Kinshasa : une élève décède après une tentative d'avortement avec le jus de feuille de manioc

Ayant eu peur que l’oncle – son tuteur – apprenne la nouvelle de sa grossesse, Julie*, cinquième des humanités, a pratiqué un avortement avec notamment un mélange de jus de feuille de manioc, avant de voir sa santé se dégrader au point de perdre la vie.
17-Décembre-2020

Dans la commune de Mont-Ngafula, à Kinshasa, une amie de la défunte relate : « Julie, c’est mon amie. Nous avons étudié ensemble. Elle n’avait plus des parents. C’est son oncle qui la scolarisait. Et un jour, elle me dit qu’elle était enceinte. Mais elle ne pouvait pas continuer à garder la grossesse, son oncle n’allait pas lui pardonner la bêtise. »

Pour tenter d’interrompre sa grossesse, Julie a presque tout appliqué, sauf des bons moyens. « Elle a bu le jus de feuille de manioc cru. Cela aiderait, selon elle, à évacuer la grossesse. Elle ne s’est pas arrêtée là. Elle m’avait dit aussi qu’elle avait introduit des objets durs dans la cavité vaginale pour tenter d’ouvrir son colle », ajoute sa collègue de classe. Ce qui avait mal tourné. La jeune fille était tombée sérieusement malade, mais n’avait toujours pas avoué sa grossesse auprès de ses responsables.

Et c’est à l’hôpital, peu avant de mourir, que Julie avouera ses tentatives d’avortement clandestin. Une situation qui est malheureusement récurrente en République démocratique du Congo, particulièrement à Kinshasa.

Dans le monde, encore 49 % des avortements sont non médicalisés (réalisés par une personne sans les compétences requises ou dans un environnement non conforme aux règles d’hygiène). Et 47 000 femmes ayant pratiqué un avortement clandestin meurent chaque année des suites d’infections, d’hémorragies, de blessures utérines ou des effets toxiques des agents utilisés pour provoquer un avortement, révèle la structure française du Haut conseil à l’égalité entre les femmes et les hommes (HCEfh).
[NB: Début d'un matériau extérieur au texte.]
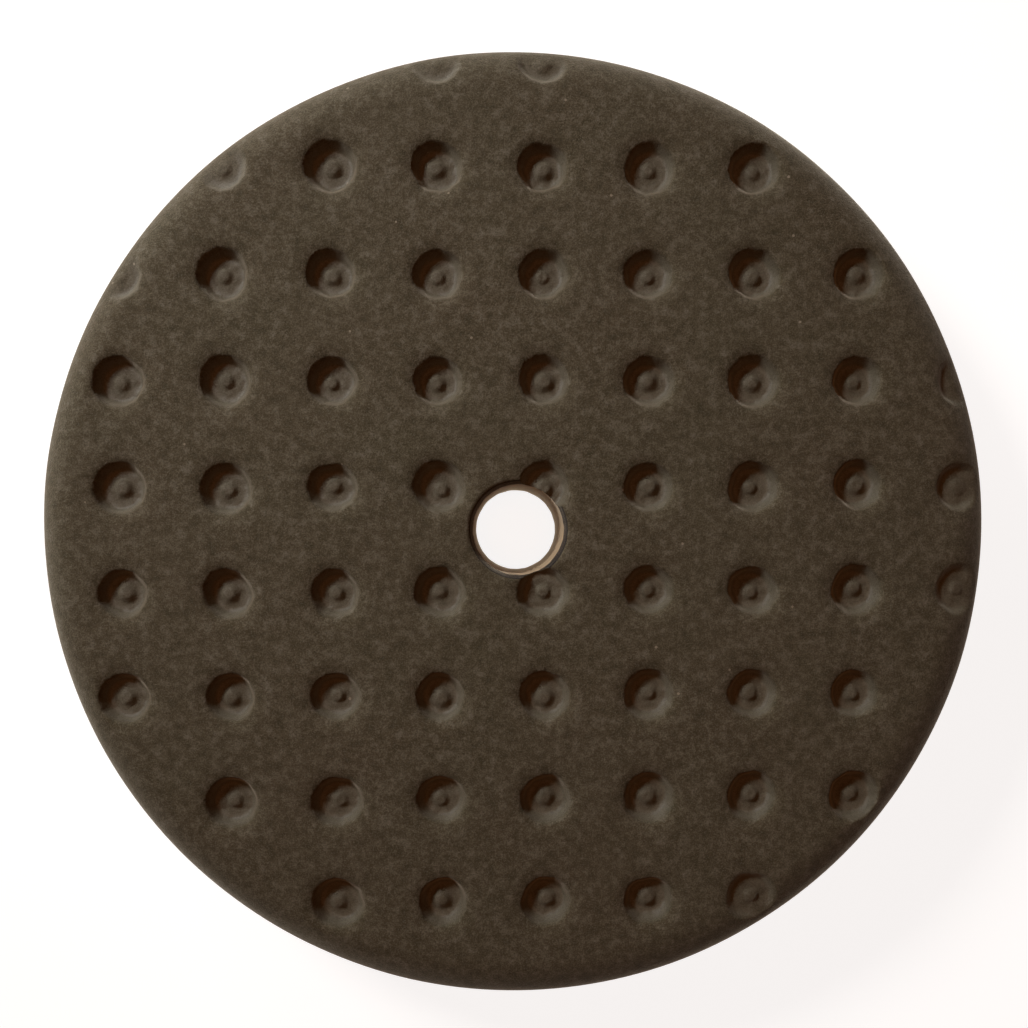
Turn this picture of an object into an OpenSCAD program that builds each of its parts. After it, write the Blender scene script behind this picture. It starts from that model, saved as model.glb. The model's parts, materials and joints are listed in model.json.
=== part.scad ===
// Dimpled foam finishing pad for a car polisher, with a hook-and-loop back.
// The pad lies on its loop side: Z = 0 is the tips of the loops, +Z points out of the working face,
// and the origin is on the axis of the centre hole. Sizes are in millimetres.

/* [Pad] */
// Diameter of the foam at its widest
pad_d = 165; // [120:1:220]
// Whole height, from the loop tips to the working face
pad_t = 25; // [18:0.5:40]
// Diameter of the hole that centres the pad
bore_d = 16.5; // [10:0.5:26]

/* [Rim] */
// Radius of the rounded corner between the working face and the side
rim_r = 7; // [3:0.5:10]
// How far the side tapers in, on the radius, from the widest line to the back
side_taper = 3.5; // [0:0.5:8]
// Size of the broken corner where the side meets the back
back_chamfer = 1.2; // [0.4:0.1:2]

/* [Dimples] */
// Spacing of the square grid of dimples
dimple_pitch = 18; // [14:0.5:30]
// Shift of the grid to the right of the hole's axis
grid_x = 4.5; // [-9:0.1:9]
// Shift of the grid above the hole's axis
grid_y = 7.3; // [-9:0.1:9]
// Turn of the grid about the hole's axis, in degrees
grid_turn = 0.25; // [-5:0.05:5]
// Diameter of the soft flare round a dimple, on the working face
flare_d = 12; // [10.5:0.5:13.5]
// Depth of the soft flare
flare_h = 0.45; // [0.2:0.05:0.8]
// Diameter of a dimple where its steep wall starts
mouth_d = 9; // [7.5:0.5:10]
// Diameter of a dimple's floor
floor_d = 5.6; // [4.5:0.1:7]
// Depth of a dimple's floor below the working face
dimple_h = 3; // [1.5:0.1:5]
// Diameter of the nub that stands on the floor, at its foot
nub_d = 2.6; // [1.6:0.1:4]
// Height of the nub
nub_h = 0.7; // [0.2:0.05:1.2]
// Least distance from the widest line in to the centre of a dimple that is pressed
dimple_land = 1.5; // [0:0.1:8]

/* [Loop back] */
// How far the edge of the loop cloth lies inside the edge of the foam's back
loop_inset = 4; // [2:0.5:20]
// Height of the raised loops
pile_h = 1.9; // [1:0.1:3]
// Thickness of the knitted cloth that the loops stand on
cloth_t = 0.7; // [0.4:0.1:1.5]
// Thickness of the bonding film between cloth and foam
film_t = 0.3; // [0.1:0.05:0.6]
// How far the film's edge lies inside the cloth's edge
film_inset = 0.4; // [0:0.1:2]

/* [Hidden] */
$fn = 96;

// How far a cutting shape runs past the surface that it opens
over = 1;
// The rim's arc stands this much above the face before the face cuts it, so the two meet at a slight angle
rim_crown = 0.08;
// The top of a nub is this share of its foot
nub_top_share = 0.5;

pad_r = pad_d / 2;
// Heights of the layers, each one resting on the one before it
cloth_z = pile_h;
film_z = cloth_z + cloth_t;
foam_z = film_z + film_t;
// Edge of the foam's back before its corner is broken, and the edge of the cloth inside it
back_r = pad_r - side_taper;
loop_r = back_r - loop_inset;
// The widest line of the foam, where the rim's arc starts
widest_z = pad_t - rim_r + rim_crown;

// A flat ring with the centre hole through it
module ring(radius, height) {
    difference() {
        cylinder(r = radius, h = height);
        translate([0, 0, -over]) cylinder(d = bore_d, h = height + 2 * over);
    }
}

// Half of the foam's outline, from its axis to its side
module foam_outline() {
    difference() {
        polygon([
            [0, foam_z],
            [back_r - back_chamfer, foam_z],
            [back_r, foam_z + back_chamfer],
            [pad_r, widest_z],
            [pad_r, pad_t],
            [0, pad_t]
        ]);
        translate([pad_r - rim_r, widest_z]) difference() {
            square(rim_r + over);
            circle(r = rim_r);
        }
    }
}

// What one dimple takes out of the foam: flare, steep wall, and a flat floor with a nub left standing.
// The flare's cone runs on as far above the face as below it, so it is flare_d wide where they cross.
module dimple_cut() {
    rotate_extrude() polygon([
        [0, flare_h],
        [flare_d - mouth_d / 2, flare_h],
        [mouth_d / 2, -flare_h],
        [floor_d / 2, -dimple_h],
        [nub_d / 2, -dimple_h],
        [nub_d / 2 * nub_top_share, nub_h - dimple_h],
        [0, nub_h - dimple_h]
    ]);
}

// Every dimple of the grid whose centre lies on the pad
module dimple_grid() {
    reach = ceil((pad_r + abs(grid_x) + abs(grid_y)) / dimple_pitch);
    rotate([0, 0, grid_turn])
        for (column = [-reach : reach], row = [-reach : reach]) {
            x = grid_x + column * dimple_pitch;
            y = grid_y + row * dimple_pitch;
            if (norm([x, y]) <= pad_r - dimple_land)
                translate([x, y, pad_t]) dimple_cut();
        }
}

// Open-cell polyurethane foam, pressed with dimples and cut to a disc
module foam_disc() {
    color([0.26, 0.23, 0.18]) difference() {
        rotate_extrude() foam_outline();
        cylinder(d = bore_d, h = pad_t + over);
        dimple_grid();
    }
}

// Hot-melt film that joins the cloth to the foam
module bond_film() {
    color([0.62, 0.6, 0.54]) translate([0, 0, film_z]) ring(loop_r - film_inset, film_t);
}

// Knitted ground of the loop fastener
module loop_base_cloth() {
    color([0.13, 0.13, 0.14]) translate([0, 0, cloth_z]) ring(loop_r, cloth_t);
}

// Space filled by the raised loops, which the machine's hook plate grips
module loop_pile() {
    color([0.19, 0.19, 0.2]) ring(loop_r, pile_h);
}

foam_disc();
bond_film();
loop_base_cloth();
loop_pile();
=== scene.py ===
import json
import math
import random

import bmesh
import bpy
from mathutils import Matrix, Vector, noise


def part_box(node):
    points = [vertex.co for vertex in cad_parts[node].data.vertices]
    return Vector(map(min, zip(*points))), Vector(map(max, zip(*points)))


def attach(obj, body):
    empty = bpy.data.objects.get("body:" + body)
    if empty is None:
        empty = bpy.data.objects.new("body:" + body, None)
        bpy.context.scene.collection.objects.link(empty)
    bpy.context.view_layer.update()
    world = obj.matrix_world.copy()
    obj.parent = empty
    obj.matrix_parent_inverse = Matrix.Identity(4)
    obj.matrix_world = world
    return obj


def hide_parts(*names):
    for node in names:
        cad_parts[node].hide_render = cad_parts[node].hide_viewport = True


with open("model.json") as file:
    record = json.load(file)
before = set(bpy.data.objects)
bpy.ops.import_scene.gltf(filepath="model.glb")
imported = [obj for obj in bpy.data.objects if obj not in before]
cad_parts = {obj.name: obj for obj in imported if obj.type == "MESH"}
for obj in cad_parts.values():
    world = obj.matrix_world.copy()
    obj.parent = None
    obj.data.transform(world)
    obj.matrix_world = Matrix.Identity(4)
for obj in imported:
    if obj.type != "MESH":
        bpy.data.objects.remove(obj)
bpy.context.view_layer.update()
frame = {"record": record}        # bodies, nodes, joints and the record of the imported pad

mm = 0.001
print("frame loaded")


# places that the frame gives

foamLow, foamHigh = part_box("foam_disc")
filmLow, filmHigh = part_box("bond_film")
clothLow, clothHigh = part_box("loop_base_cloth")
pileLow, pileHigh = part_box("loop_pile")
padRadius = (foamHigh[0] - foamLow[0]) / 2
clothRadius = (clothHigh[0] - clothLow[0]) / 2
hole = next(m for m in frame["record"]["mounts"] if m["name"] == "centre_hole")
holeRadius = hole["dims"]["r_mm"] * mm
faceZ = foamHigh[2]


# camera, light and floor

camera = {
    "place": (-1.38 * mm, -1.33 * mm, 221.1 * mm),   # almost straight above the hole
    "tilt": (-2.56, -1.64, 0),                        # degrees
    "lens": 40.05,
    "sensor": 36,
    "shift": (-0.0284, 0.0725),
}

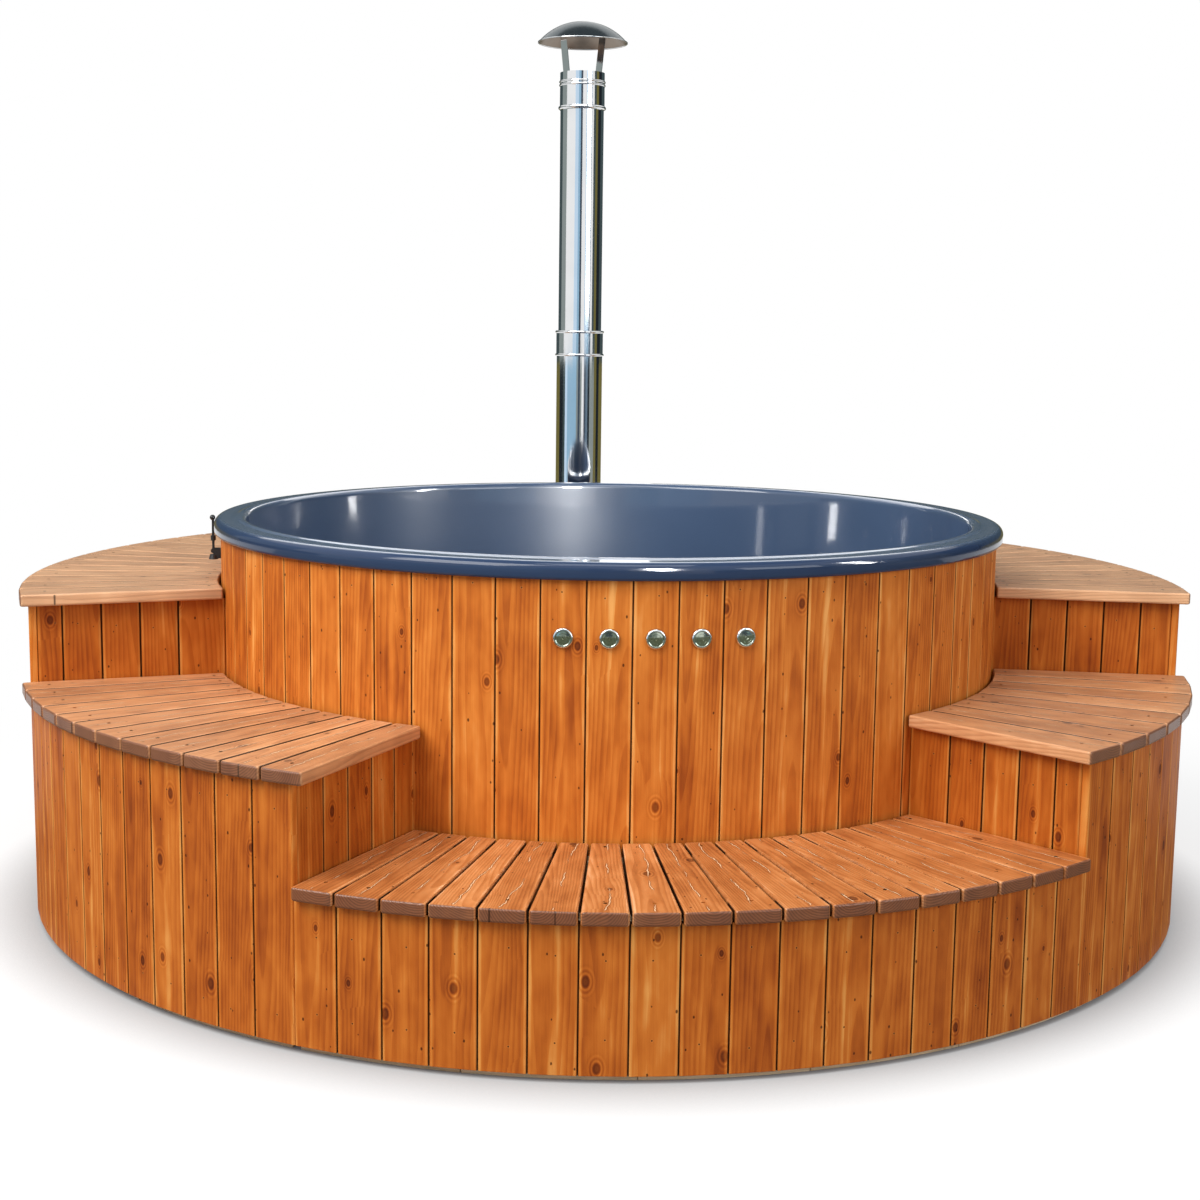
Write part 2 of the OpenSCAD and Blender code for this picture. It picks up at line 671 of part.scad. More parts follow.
module blower_housing() color(pvc) at_blower() difference() {
    union() {
        translate([0, 0, motor_h + seat_gap]) cylinder(r = blower_r, h = chamber_h);
        translate([0, blower_r - 8, air_z]) rotate([-90, 0, 0]) cylinder(r = air_pipe_r, h = 40);
    }
    translate([0, 0, motor_h + seat_gap + 4]) cylinder(r = blower_r - 4, h = chamber_h - 8);
    translate([0, 0, motor_h - 1]) cylinder(r = shaft_r + 3, h = 20);
    translate([0, 0, motor_h + chamber_h - 10]) cylinder(r = 40, h = 20);
    translate([0, blower_r - 20, air_z]) rotate([-90, 0, 0]) cylinder(r = air_pipe_r - 4, h = 60);
}

module blower_fan() color(stainless) at_blower() {
    z0 = motor_h + 12;
    translate([0, 0, 50]) cylinder(r = shaft_r, h = z0 - 50 + eps);
    translate([0, 0, z0]) cylinder(r = blower_r - 20, h = 3);
    translate([0, 0, z0]) cylinder(r = 14, h = 40);
    for (i = [0:9]) rotate([0, 0, i * 36]) translate([blower_r - 66, -1.5, z0 + 3 - eps])
        cube([45, 3, chamber_h - 36]);
}

module air_pipe() color(pvc) outward(blower_at, liner_in(air_z) - 8, air_z) difference() {
    bore = air_pipe_r + run_gap;
    reach = blower_dist - blower_r - 12 - liner_in(air_z) + 8;
    union() {
        cylinder(r = bore + 4, h = reach);
        cylinder(r = bore + 12, h = 4);
    }
    translate([0, 0, -1]) cylinder(r = bore, h = reach + 2);
}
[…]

A Kinshasa, des efforts sont menés par plusieurs structures, notamment la Coalition de lutte contre les grossesses non désirées (CGND) afin de sensibiliser des femmes  et jeunes filles pour éviter des avortements clandestins. Et par la même occasion, des structures membres de cette coalition vulgarisent le Protocole de Maputo dans son article 14 alinéa 2c qui autorise l’avortement sous certaines conditions, notamment en cas de viol, inceste et quand la santé de la mère ou du fœtus est en danger.

Le Miféprostone et le Misoprostol (connu généralement sous le nom commercial de Cytotec à Kinshasa) sont les deux et uniques médicaments autorisés par l'Organisation mondiale de la santé (OMS) pour l'interruption d'une grossesse au premier trimestre. Ces médicaments peuvent être pris en association (le plus efficace) ou le Misoprostol seul.  A partir du deuxième trimestre, c'est le technique d'aspiration qui est conseillée. Le curage est de plus en plus déconseillé.

Le mercredi 16 décembre la RDC a franchi un grand pas dans l'accès aux soins d'avortement sécurisé dans le cadre du Protocole de Maputo, avec l'endossement par le comité éthique du ministère de la Santé des normes et directives  y relatives.